The question of relevant vs. irrelevant plays out a lot more subtly in the Writing section, where people often aren’t quite sure just what it is they’re supposed to be looking for, especially when it comes to Error-IDs. As a result, they want to understand the rule behind every underlined word and phrase, regardless of whether it’s something that’s really relevant. And because about 95% of the rules tested are predictable and fixed from one test to the next, a lot of the time the correct answers aren’t terribly relevant. Worrying about every little rule makes the grammar being tested appear much more complex than it actually is.
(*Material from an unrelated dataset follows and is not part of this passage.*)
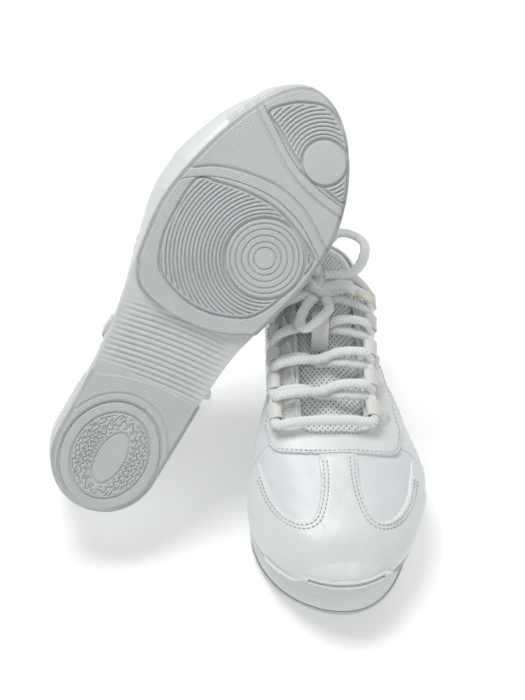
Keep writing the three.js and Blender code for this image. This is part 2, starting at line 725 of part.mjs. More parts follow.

The reality is that if you only look for errors involving subject verb agreement, pronoun agreement, verb tense/form, parallel structure, logical relationships and comparisons, prepositions, and adjectives and adverbs, you’re going to get most of the questions right. And if an error involving one of those concepts doesn’t appear, there’s a very good chance that there’s no error at all. Thinking like that is a lot more effective than worrying about why it’s just as correct to say “though interesting, the lecture was also very long” as it is to say, “though it was interesting, the lecture was also very long.”

I’m not denying that understanding why both forms are correct is interesting or ultimately useful. I’m simply saying that if you have a limited amount of time and energy, you’re better served by zeroing in on what you really need to know.